Pakistan rejects these allegations, and on Saturday, Sharif said he would encourage a meeting between members of an Afghan peace council and former Taliban commander Mullah Abdul Ghani Baradar, who was released from Pakistani jail last September.

Islamabad’s former Ambassador to Kabul, Rustam Shah Momand, believes that Sharif’s visit has reassured Karzai of Pakistan’s sincerity in the Afghan peace process and its willingness to play a positive role in it.

“Peace in Afghanistan is in the best interest of Pakistan,” Mohmand said. “Security in Afghanistan will benefit Pakistan the most, and insecurity in Afghanistan will harm Pakistan the most.”

Ghafoor Liwal, Director of the Afghan Center for Strategic and Regional Studies, believes that Nawaz Sharif has visited a Kabul that is much changed.

“The political environment in Afghanistan is no longer the same as it was during the 90s,” Liwal said. “Afghan people’s perceptions about Pakistan have changed a great deal. Back in the 90s, Pakistan was viewed as the center of Islam by most Afghans, whereas now Pakistan is more viewed more as a potential adversary by most Afghans, [rather] than an ally.”

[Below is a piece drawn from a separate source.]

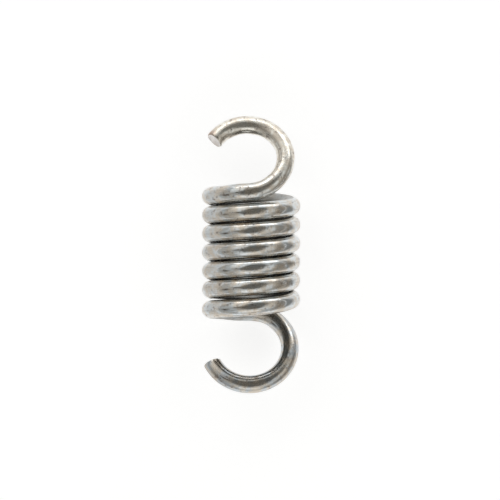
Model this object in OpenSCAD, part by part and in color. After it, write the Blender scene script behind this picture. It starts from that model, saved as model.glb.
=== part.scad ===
// Close-wound extension spring with a full hook at each end, bent from one length of round wire.
// It lies on a table as it comes to rest: the coil's axis runs along Y, and Z points up.

/* [Wire] */
// Diameter of the round wire
wire_d = 1.6; // [0.8:0.1:2.4]
// Width of the bevel that the cropping tool leaves round each cut end
end_bevel = 0.1; // [0.02:0.02:0.3]
// Angle by which the cropping tool leans a cut face off square, with the eye's side the longer
cut_slant = 7; // [0:1:20]

/* [Coil body] */
// Outside diameter of the close-wound coils
coil_od = 8.8; // [7:0.1:14]
// Whole turns between the roots of the two hooks
coil_turns = 6; // [2:1:8]
// Daylight between one turn and the next
turn_gap = 0.06; // [0.04:0.01:0.5]

/* [Upper hook] */
// How much wider in radius the upper hook is than the coil, to the middle of the wire
upper_hook_growth = -0.18; // [-0.4:0.01:1]
// How far the eye of the upper hook lies to the right of the coil's axis
upper_hook_side = -0.35; // [-0.6:0.05:0.6]
// How much further the upper hook stands off its last turn than one pitch
upper_hook_rise = 0.12; // [0:0.01:1]
// Arc of wire in the upper hook, from its root to the cut end
upper_hook_arc = 235; // [180:1:280]
// Extra daylight under the last turn at the upper end
upper_turn_slack = 0.03; // [0:0.01:0.4]

/* [Lower hook] */
// How much wider in radius the lower hook is than the coil, to the middle of the wire
lower_hook_growth = 0.02; // [-0.4:0.01:1]
// How far the eye of the lower hook lies to the right of the coil's axis
lower_hook_side = -0.15; // [-0.6:0.05:0.6]
// How much further the lower hook stands off its last turn than one pitch
lower_hook_rise = 0; // [0:0.01:1]
// Arc of wire in the lower hook, from its root to the cut end
lower_hook_arc = 241; // [180:1:280]
// Extra daylight above the last turn at the lower end
lower_turn_slack = 0.12; // [0:0.01:0.4]

/* [Hidden] */
// Flats round the wire, and degrees of turn from one ring of the wire's skin to the next
wire_sides = 20;
ring_step = 10;
wire_r = wire_d / 2;
coil_r = (coil_od - wire_d) / 2;
pitch = wire_d + turn_gap;
upper_hook_r = coil_r + upper_hook_growth;
lower_hook_r = coil_r + lower_hook_growth;
// Distance of a hook's root from the middle of the coil body
root_y = (coil_turns / 2 + 1 / 4) * pitch;
// Turn angle at the middle of the body, counted back from a hook's root
middle_angle = -(180 * coil_turns + 90);
// Stretch of wire over which a turn of the coil is bent over into a hook
bend_from = -45;
bend_to = 45;
// Stretch of wire over which the last turn moves off its neighbour
slack_from = -300;
slack_to = -170;

function unit(v) = v / norm(v);

function reversed(list) = [for (i = [len(list) - 1:-1:0]) list[i]];

// Rises smoothly from 0 at a to 1 at b, level at both ends
function ramp(a, b, s) =
    let (u = min(max((s - a) / (b - a), 0), 1))
    u * u * (3 - 2 * u);

// A hook leans back by this angle, which puts the top of its eye on the coil's axis
function lean(hook_r) = asin(min(coil_r / (2 * hook_r), 1));

// Middle of the wire at s degrees past a hook's root, for the end that points along +Y.
// The coil is a right-handed helix, and the hook is a circle that touches it at the root.
function wire_point(s, hook_r, side, rise, slack) =
    let (
        turn = [
            coil_r * sin(s),
            root_y + pitch * s / 360 + slack * ramp(slack_from, slack_to, s),
            coil_r * cos(s)
        ],
        reach = hook_r * (1 - cos(s)),
        eye = [
            side + hook_r * sin(s),
            root_y + rise + slack + reach * cos(lean(hook_r)),
            coil_r - reach * sin(lean(hook_r))
        ],
        share = ramp(bend_from, bend_to, s)
    )
    turn * (1 - share) + eye * share;

// Direction from the wire towards the middle of the turn or eye that it goes round
function wire_inward(s, hook_r) =
    let (
        to_axis = [-sin(s), 0, -cos(s)],
        to_eye = [-sin(s), cos(s) * cos(lean(hook_r)), -cos(s) * sin(lean(hook_r))],
        share = ramp(bend_from, bend_to, s)
    )
    to_axis * (1 - share) + to_eye * share;

// Places of the rings along one half of the wire, from the middle of the body to the cut end.
// They start half a step past the middle, so that every turn lies on a flat and not on a ring.
function places(arc) =
    let (half_step = ring_step / 2)
    concat([for (s = [middle_angle + half_step:ring_step:arc - half_step]) s], [arc]);

// Turns a point half a turn about X, which carries one end of the spring onto the other
function swap_end(p) = [p.x, -p.y, -p.z];

upper_line = [for (s = places(upper_hook_arc))
    wire_point(s, upper_hook_r, upper_hook_side, upper_hook_rise, upper_turn_slack)];
lower_line = [for (s = places(lower_hook_arc))
    swap_end(wire_point(s, lower_hook_r, lower_hook_side, lower_hook_rise, lower_turn_slack))];
upper_inward = [for (s = places(upper_hook_arc)) wire_inward(s, upper_hook_r)];
lower_inward = [for (s = places(lower_hook_arc)) swap_end(wire_inward(s, lower_hook_r))];

// The whole line, and its inward directions, from the lower cut end to the upper one
line = concat(reversed(lower_line), upper_line);
inward = concat(reversed(lower_inward), upper_inward);
last = len(line) - 1;

// Direction of the wire at place i of the line
function heading(i) = unit(line[min(i + 1, last)] - line[max(i - 1, 0)]);

// One ring of the wire's skin, of radius r, round place i. It is moved along the wire by shift,
// and slope leans it, so that it reaches further on the inward side than on the outward one.
function ring(i, r, shift = 0, slope = 0) =
    let (
        along = heading(i),
        across = unit(cross(along, inward[i])),
        up = cross(across, along)
    )
    [for (k = [0:wire_sides - 1])
        let (a = 360 * k / wire_sides)
        line[i] + along * (shift + slope * (wire_r + r * cos(a)))
        + r * (up * cos(a) + across * sin(a))];

// The two rings of a cut end, where way is 1 at the last place of the line and -1 at the first
function cut_rings(i, way) =
    [for (step_in = [0, end_bevel])
        ring(i, wire_r - step_in, way * step_in, way * tan(cut_slant))];

// All rings: the cut end, the plain wire, and the other cut end
rings = concat(
    reversed(cut_rings(0, -1)),
    [for (i = [1:last - 1]) ring(i, wire_r)],
    cut_rings(last, 1)
);
skin = [for (r = rings) each r];

// Corners of the skin's box, which put the origin on the table under the middle of the spring
low = [for (k = [0:2]) min([for (p = skin) p[k]])];
high = [for (k = [0:2]) max([for (p = skin) p[k]])];
seat = [(low.x + high.x) / 2, (low.y + high.y) / 2, low.z];

// Skin of a tube through rings of equal numbers of points, closed by a flat face at each end
module tube(points, sides, count) {
    side_faces = [
        for (i = [0:count - 2], k = [0:sides - 1])
            let (
                a = i * sides + k,
                b = i * sides + (k + 1) % sides,
                c = b + sides,
                d = a + sides
            )
            each [[a, c, b], [a, d, c]]
    ];
    first_face = [for (k = [0:sides - 1]) k];
    last_face = [for (k = [sides - 1:-1:0]) (count - 1) * sides + k];
    polyhedron(points = points, faces = concat(side_faces, [first_face], [last_face]));
}

module spring() {
    color([0.66, 0.64, 0.61])
        translate(-seat)
            tube(skin, wire_sides, len(rings));
}

spring();
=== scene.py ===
# %% [markdown]
# # A close-wound extension spring
# The spring is one length of round steel wire. A coiling machine winds it into seven turns that
# lie side by side, bends the last turn at each end over into an open hook, and crops the wire.
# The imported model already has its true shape, but its wire has only 20 flats. This lesson makes
# the same wire again as a fine surface, gives it a drawn-steel finish, and lights it so that the
# metal has something to reflect.

import bpy
import numpy as np
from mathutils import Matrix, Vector


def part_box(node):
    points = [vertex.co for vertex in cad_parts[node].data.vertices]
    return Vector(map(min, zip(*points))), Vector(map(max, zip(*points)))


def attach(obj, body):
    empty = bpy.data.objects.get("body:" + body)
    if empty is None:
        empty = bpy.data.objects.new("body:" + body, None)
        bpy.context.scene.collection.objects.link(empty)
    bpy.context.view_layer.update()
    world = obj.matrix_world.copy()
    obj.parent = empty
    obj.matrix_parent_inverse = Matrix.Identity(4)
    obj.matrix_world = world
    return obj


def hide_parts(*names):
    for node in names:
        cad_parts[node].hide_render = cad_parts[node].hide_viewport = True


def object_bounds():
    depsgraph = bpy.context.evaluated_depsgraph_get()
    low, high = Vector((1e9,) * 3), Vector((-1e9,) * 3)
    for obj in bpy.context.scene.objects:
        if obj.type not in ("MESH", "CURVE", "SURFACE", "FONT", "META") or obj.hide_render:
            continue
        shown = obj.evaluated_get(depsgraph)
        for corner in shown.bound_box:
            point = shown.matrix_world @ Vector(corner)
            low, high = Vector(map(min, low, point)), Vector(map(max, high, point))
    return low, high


MM = 0.001

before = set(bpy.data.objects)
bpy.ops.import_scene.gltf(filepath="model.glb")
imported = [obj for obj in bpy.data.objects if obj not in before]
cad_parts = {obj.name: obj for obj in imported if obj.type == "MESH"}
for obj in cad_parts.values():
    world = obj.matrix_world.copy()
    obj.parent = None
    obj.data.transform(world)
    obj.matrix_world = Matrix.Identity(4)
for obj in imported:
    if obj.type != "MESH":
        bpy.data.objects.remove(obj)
cad_low, cad_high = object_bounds()
print("packed spring, mm:", [round(side / MM, 3) for side in cad_high - cad_low])

# %% [markdown]
# ## The sizes that drive everything
# A spring drawing gives a handful of sizes: the wire, the outside diameter, the number of turns and
# the two hooks. Everything below is worked out from them. All lengths are in metres, because the
# frame is, so they are written in millimetres and multiplied by MM.

# %% Sizes of the spring
WIRE_R = 0.8 * MM
COIL_R = 3.6 * MM
COIL_TURNS = 6
PITCH = 1.66 * MM
END_BEVEL = 0.1 * MM

# Each hook: radius of its eye to the middle of the wire, how far the eye lies to the right,
# how far it stands off its last turn, and the slack beside that turn
UPPER_HOOK = dict(radius=3.42 * MM, side=-0.35 * MM, rise=0.12 * MM, slack=0.03 * MM)
LOWER_HOOK = dict(radius=3.62 * MM, side=-0.15 * MM, rise=0.0, slack=0.12 * MM)

# Degrees of arc from a hook's root to its cut end
UPPER_ARC = 235.0
LOWER_ARC = 241.0

# Distance from the middle of the body to a hook's root, and the turn angle at that middle,
# counted back from the root
ROOT_Y = (COIL_TURNS / 2 + 1 / 4) * PITCH
MIDDLE_ANGLE = -(180.0 * COIL_TURNS + 90.0)
print("a hook's root is", round(ROOT_Y / MM, 3), "mm from the middle of the body")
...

Some experts believe that Pakistan’s history of conflict resolution efforts in Afghanistan during the early 90s--and again with the Taliban regime in late 90s--could be an asset in the current peace and reconciliation process.

Who has the final say?

A question remains, however, as to how much autonomy Sharif, a civilian leader, has to make important foreign policy decisions, particularly regarding Afghanistan. Many believe that any decisions made by Sharif will have to be approved by Pakistan’s strong military.

“Pakistan’s military plays a vital role in sustaining the country’s unity against a rival India and other powers in the region and without doubt the military will continue to have that dominance in the future as well,” said Alam Payand, director of the Middle East Study Center at Ohio State University.

That said, Payand believes that military can only go so far. “Soldiers cannot run the economy nor can they do other vital national tasks that civilian administration can, and I think Pakistan’s military has realized this,” he said.